Records with modeling code:

_____

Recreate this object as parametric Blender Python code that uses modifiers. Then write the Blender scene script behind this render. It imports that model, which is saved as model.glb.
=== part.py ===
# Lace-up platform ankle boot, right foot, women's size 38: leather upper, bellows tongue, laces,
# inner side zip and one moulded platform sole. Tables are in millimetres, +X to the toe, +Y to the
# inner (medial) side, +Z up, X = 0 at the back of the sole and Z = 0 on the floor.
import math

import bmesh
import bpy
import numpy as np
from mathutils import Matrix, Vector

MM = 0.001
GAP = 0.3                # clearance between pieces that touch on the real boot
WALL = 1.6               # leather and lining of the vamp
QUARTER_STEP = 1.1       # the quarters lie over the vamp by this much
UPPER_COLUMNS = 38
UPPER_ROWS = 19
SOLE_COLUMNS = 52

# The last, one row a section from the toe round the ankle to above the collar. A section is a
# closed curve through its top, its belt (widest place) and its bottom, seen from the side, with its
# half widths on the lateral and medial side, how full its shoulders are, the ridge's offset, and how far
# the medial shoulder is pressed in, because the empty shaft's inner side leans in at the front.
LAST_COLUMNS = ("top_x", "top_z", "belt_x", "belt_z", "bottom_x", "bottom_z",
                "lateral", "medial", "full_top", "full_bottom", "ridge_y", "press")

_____

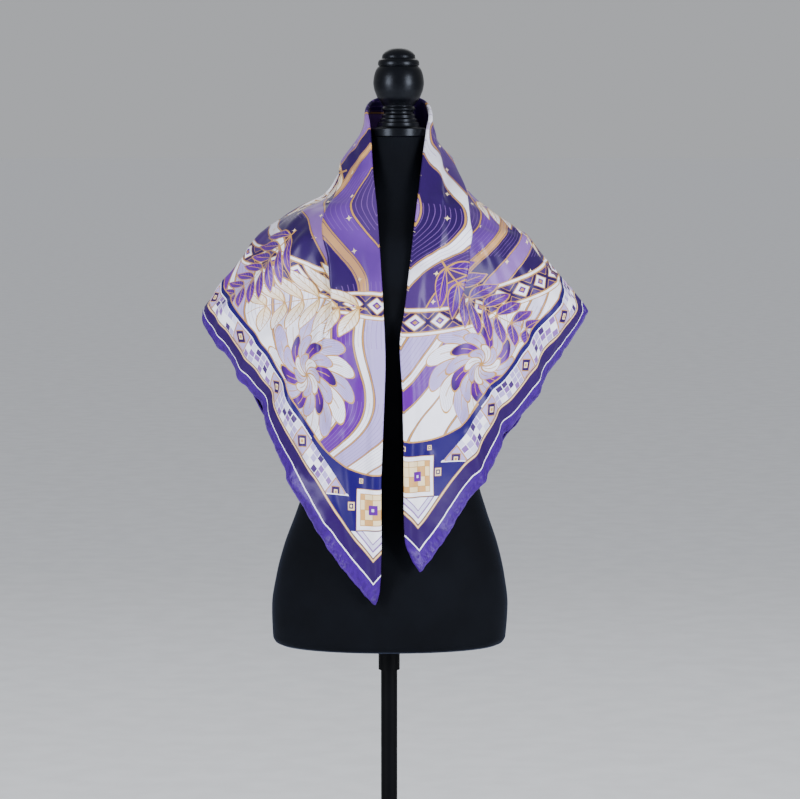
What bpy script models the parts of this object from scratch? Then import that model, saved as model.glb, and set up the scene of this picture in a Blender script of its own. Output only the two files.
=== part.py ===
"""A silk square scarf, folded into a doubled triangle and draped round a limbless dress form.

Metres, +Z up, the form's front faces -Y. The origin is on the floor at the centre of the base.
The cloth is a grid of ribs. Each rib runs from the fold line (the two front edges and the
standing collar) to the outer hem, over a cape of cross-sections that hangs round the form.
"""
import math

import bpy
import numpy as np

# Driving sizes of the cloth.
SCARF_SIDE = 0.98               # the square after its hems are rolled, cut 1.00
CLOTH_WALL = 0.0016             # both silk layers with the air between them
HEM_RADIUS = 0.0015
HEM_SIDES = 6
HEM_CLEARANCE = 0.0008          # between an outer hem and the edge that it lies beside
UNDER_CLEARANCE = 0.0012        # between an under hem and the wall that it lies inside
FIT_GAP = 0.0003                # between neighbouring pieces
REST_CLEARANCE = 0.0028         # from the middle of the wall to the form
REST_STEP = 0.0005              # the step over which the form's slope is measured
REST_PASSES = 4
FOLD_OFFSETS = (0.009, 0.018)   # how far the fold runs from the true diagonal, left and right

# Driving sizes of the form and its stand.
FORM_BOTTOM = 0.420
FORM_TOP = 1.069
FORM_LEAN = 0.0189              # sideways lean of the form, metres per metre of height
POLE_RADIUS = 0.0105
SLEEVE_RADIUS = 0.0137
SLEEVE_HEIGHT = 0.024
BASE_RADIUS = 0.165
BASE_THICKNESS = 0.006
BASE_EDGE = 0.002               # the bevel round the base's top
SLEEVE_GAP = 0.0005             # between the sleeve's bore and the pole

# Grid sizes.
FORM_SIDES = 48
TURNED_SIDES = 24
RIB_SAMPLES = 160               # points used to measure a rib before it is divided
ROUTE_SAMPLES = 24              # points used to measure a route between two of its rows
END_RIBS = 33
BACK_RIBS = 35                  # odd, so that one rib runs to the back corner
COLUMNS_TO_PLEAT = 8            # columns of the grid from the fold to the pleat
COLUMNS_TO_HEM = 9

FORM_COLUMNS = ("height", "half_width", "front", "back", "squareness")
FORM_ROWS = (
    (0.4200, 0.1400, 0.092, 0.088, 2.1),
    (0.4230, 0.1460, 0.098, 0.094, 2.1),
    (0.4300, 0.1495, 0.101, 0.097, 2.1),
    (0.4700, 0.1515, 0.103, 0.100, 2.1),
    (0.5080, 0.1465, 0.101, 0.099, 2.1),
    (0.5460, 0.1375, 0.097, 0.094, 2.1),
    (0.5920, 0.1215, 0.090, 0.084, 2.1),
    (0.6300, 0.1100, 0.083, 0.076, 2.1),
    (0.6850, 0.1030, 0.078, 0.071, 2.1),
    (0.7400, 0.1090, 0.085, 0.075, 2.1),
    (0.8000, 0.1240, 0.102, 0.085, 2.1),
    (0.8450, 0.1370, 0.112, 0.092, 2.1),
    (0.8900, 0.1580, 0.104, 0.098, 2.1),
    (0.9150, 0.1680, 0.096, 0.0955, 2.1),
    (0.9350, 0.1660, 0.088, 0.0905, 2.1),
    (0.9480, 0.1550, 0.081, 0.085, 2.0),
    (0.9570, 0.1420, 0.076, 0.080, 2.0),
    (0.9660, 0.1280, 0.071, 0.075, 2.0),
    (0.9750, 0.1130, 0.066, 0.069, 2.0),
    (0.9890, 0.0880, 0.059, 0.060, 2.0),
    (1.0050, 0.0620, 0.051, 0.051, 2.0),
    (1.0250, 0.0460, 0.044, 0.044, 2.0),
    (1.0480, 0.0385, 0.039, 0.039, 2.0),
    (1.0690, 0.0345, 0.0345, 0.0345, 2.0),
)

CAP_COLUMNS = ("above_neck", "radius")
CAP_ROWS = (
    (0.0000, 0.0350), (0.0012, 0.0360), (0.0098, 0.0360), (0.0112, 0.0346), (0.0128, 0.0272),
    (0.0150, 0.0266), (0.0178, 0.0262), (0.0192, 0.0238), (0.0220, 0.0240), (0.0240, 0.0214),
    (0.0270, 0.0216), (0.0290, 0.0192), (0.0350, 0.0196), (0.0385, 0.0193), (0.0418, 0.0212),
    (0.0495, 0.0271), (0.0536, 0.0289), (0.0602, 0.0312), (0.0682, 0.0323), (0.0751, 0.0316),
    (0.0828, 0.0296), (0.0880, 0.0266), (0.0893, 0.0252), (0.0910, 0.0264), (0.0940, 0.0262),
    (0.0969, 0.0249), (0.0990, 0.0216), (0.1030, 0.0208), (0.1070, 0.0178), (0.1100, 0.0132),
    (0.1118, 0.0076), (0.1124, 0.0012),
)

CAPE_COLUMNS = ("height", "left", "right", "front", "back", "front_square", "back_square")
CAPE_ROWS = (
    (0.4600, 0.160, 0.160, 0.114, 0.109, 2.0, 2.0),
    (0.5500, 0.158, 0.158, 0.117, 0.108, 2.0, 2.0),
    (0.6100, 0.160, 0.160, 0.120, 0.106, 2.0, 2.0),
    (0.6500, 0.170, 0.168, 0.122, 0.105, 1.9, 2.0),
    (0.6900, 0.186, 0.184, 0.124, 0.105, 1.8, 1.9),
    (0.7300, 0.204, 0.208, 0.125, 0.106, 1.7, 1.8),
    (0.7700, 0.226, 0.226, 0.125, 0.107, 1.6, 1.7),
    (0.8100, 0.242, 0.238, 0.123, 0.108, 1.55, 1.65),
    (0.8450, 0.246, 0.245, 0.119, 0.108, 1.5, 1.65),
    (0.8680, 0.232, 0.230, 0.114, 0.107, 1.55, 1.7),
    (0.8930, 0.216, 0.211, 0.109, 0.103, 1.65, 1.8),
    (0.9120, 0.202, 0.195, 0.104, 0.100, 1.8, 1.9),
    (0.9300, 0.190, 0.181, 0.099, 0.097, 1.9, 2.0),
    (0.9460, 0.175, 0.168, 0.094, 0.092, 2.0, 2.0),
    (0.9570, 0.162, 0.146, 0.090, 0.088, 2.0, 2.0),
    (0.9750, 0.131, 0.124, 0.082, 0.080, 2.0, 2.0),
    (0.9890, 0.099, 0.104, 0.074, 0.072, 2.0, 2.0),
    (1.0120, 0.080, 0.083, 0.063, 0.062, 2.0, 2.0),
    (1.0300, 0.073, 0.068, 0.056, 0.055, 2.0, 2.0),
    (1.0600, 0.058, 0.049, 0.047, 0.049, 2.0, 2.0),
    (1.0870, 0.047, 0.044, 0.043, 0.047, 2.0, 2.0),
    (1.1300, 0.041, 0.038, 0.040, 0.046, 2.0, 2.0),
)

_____

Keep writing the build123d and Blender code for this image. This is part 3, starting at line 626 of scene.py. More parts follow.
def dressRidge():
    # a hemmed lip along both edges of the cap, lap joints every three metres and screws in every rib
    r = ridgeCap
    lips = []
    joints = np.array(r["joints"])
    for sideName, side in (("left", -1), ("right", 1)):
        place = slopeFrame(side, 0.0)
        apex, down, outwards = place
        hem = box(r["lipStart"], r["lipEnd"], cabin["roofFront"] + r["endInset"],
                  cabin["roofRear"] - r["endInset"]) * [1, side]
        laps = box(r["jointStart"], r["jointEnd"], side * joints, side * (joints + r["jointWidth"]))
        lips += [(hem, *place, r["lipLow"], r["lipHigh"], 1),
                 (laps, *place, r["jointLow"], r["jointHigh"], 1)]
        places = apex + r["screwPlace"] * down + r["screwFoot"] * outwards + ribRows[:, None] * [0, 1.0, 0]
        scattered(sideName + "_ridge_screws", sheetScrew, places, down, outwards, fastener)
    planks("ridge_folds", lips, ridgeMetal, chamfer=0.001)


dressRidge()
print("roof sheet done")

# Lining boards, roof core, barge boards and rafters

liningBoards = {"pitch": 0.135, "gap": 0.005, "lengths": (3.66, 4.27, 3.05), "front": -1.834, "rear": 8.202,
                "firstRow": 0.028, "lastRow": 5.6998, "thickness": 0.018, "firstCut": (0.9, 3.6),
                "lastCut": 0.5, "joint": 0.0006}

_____

§ GIVEN EXERCISE
Take exactly the lines from the one containing "What bpy script" through the one containing "limbless dress form." in the data above, and output them with nothing added.

§ RESPONSE
What bpy script models the parts of this object from scratch? Then import that model, saved as model.glb, and set up the scene of this picture in a Blender script of its own. Output only the two files.
=== part.py ===
"""A silk square scarf, folded into a doubled triangle and draped round a limbless dress form.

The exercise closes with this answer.